#### Supplied information

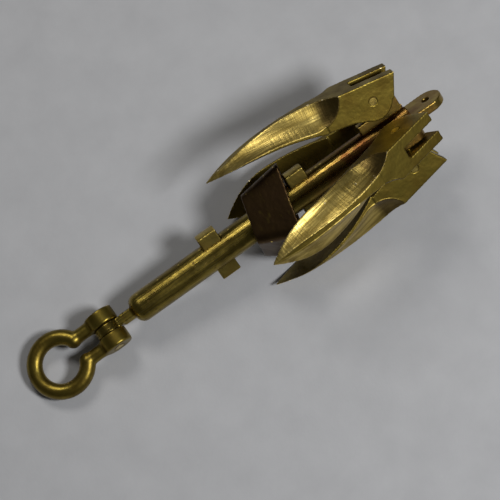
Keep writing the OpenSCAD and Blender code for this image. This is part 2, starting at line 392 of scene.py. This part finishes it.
floor_mesh = bpy.data.meshes.new("floor")
floor = bpy.data.objects.new("floor", floor_mesh)
bpy.context.scene.collection.objects.link(floor)
shape = bmesh.new()
bmesh.ops.create_grid(shape, x_segments=2, y_segments=2, size=FLOOR_REACH)
shape.to_mesh(floor_mesh)
shape.free()
surface = Nodes("surface")
surface.shader.inputs["Metallic"].default_value = 0.0
surface_at = surface.add("TexCoord").outputs["Object"]
clouds = surface.ramp(surface.noise(surface_at, 60, 3), 0.3, 0.7)
grain = surface.bump(surface.noise(surface_at, 700, 3), 0.05 * MM)
floor_mesh.materials.append(
    surface.finish(surface.mix(clouds, *FLOOR_SHADES), FLOOR_ROUGH, grain))

world = bpy.data.worlds.new("world")
bpy.context.scene.world = world
world.use_nodes = True
sky = world.node_tree.nodes["Background"].inputs
sky["Color"].default_value = SKY_COLOR
sky["Strength"].default_value = SKY_STRENGTH


def lamp(name, place, size, power, color):
    """A soft round lamp that faces the anchor."""
    light = bpy.data.lights.new(name, "AREA")
    light.shape = "DISK"
    light.size = size
    light.energy = power
    light.color = color
    obj = bpy.data.objects.new(name, light)
    obj.location = place
    obj.rotation_euler = (LAMPS_AIM - Vector(place)).to_track_quat("-Z", "Y").to_euler()
    bpy.context.scene.collection.objects.link(obj)


# The first throws the long shadow, and the second the fainter one on the other side
lamp("window", (0.27, -0.36, 0.70), 0.22, 4.6, (0.97, 0.98, 1))
lamp("ceiling", (0.02, 0.50, 0.70), 0.30, 1.9, (1, 0.98, 0.95))

# ---------------------------------------------------------------- camera

# Degrees, metres from the aim, and millimetres of lens
CAMERA_ELEVATION = 75.44
CAMERA_AZIMUTH = -132.99
CAMERA_ROLL = 8.18
CAMERA_DISTANCE = 0.6642
CAMERA_AIM = Vector((0.0003, -0.0077, 0.026))
CAMERA_LENS = 122.4
NEAREST_SEEN = 0.01

elevation, azimuth = math.radians(CAMERA_ELEVATION), math.radians(CAMERA_AZIMUTH)
towards = Vector((math.cos(elevation) * math.cos(azimuth),
                  math.cos(elevation) * math.sin(azimuth), math.sin(elevation)))
camera = bpy.data.objects.new("camera", bpy.data.cameras.new("camera"))
camera.data.lens = CAMERA_LENS
camera.data.clip_start = NEAREST_SEEN
camera.location = CAMERA_AIM + CAMERA_DISTANCE * towards
camera.rotation_mode = "QUATERNION"
level = (-towards).to_track_quat("-Z", "Y").to_matrix().to_4x4()
camera.rotation_quaternion = (level @ turn("Z", CAMERA_ROLL)).to_quaternion()
bpy.context.scene.collection.objects.link(camera)
bpy.context.scene.camera = camera
bpy.context.scene.view_settings.view_transform = "Standard"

########

> **Problem to work on**
Give back each line above precisely as it stands.

> **Task result**
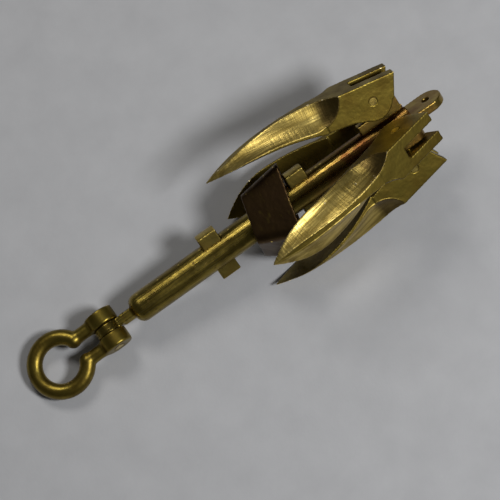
Keep writing the OpenSCAD and Blender code for this image. This is part 2, starting at line 392 of scene.py. This part finishes it.
floor_mesh = bpy.data.meshes.new("floor")
floor = bpy.data.objects.new("floor", floor_mesh)
bpy.context.scene.collection.objects.link(floor)
shape = bmesh.new()
bmesh.ops.create_grid(shape, x_segments=2, y_segments=2, size=FLOOR_REACH)
shape.to_mesh(floor_mesh)
shape.free()
surface = Nodes("surface")
surface.shader.inputs["Metallic"].default_value = 0.0
surface_at = surface.add("TexCoord").outputs["Object"]
clouds = surface.ramp(surface.noise(surface_at, 60, 3), 0.3, 0.7)
grain = surface.bump(surface.noise(surface_at, 700, 3), 0.05 * MM)
floor_mesh.materials.append(
    surface.finish(surface.mix(clouds, *FLOOR_SHADES), FLOOR_ROUGH, grain))

world = bpy.data.worlds.new("world")
bpy.context.scene.world = world
world.use_nodes = True
sky = world.node_tree.nodes["Background"].inputs
sky["Color"].default_value = SKY_COLOR
sky["Strength"].default_value = SKY_STRENGTH


def lamp(name, place, size, power, color):
    """A soft round lamp that faces the anchor."""
    light = bpy.data.lights.new(name, "AREA")
    light.shape = "DISK"
    light.size = size
    light.energy = power
    light.color = color
    obj = bpy.data.objects.new(name, light)
    obj.location = place
    obj.rotation_euler = (LAMPS_AIM - Vector(place)).to_track_quat("-Z", "Y").to_euler()
    bpy.context.scene.collection.objects.link(obj)


# The first throws the long shadow, and the second the fainter one on the other side
lamp("window", (0.27, -0.36, 0.70), 0.22, 4.6, (0.97, 0.98, 1))
lamp("ceiling", (0.02, 0.50, 0.70), 0.30, 1.9, (1, 0.98, 0.95))

# ---------------------------------------------------------------- camera

# Degrees, metres from the aim, and millimetres of lens
CAMERA_ELEVATION = 75.44
CAMERA_AZIMUTH = -132.99
CAMERA_ROLL = 8.18
CAMERA_DISTANCE = 0.6642
CAMERA_AIM = Vector((0.0003, -0.0077, 0.026))
CAMERA_LENS = 122.4
NEAREST_SEEN = 0.01

elevation, azimuth = math.radians(CAMERA_ELEVATION), math.radians(CAMERA_AZIMUTH)
towards = Vector((math.cos(elevation) * math.cos(azimuth),
                  math.cos(elevation) * math.sin(azimuth), math.sin(elevation)))
camera = bpy.data.objects.new("camera", bpy.data.cameras.new("camera"))
camera.data.lens = CAMERA_LENS
camera.data.clip_start = NEAREST_SEEN
camera.location = CAMERA_AIM + CAMERA_DISTANCE * towards
camera.rotation_mode = "QUATERNION"
level = (-towards).to_track_quat("-Z", "Y").to_matrix().to_4x4()
camera.rotation_quaternion = (level @ turn("Z", CAMERA_ROLL)).to_quaternion()
bpy.context.scene.collection.objects.link(camera)
bpy.context.scene.camera = camera
bpy.context.scene.view_settings.view_transform = "Standard"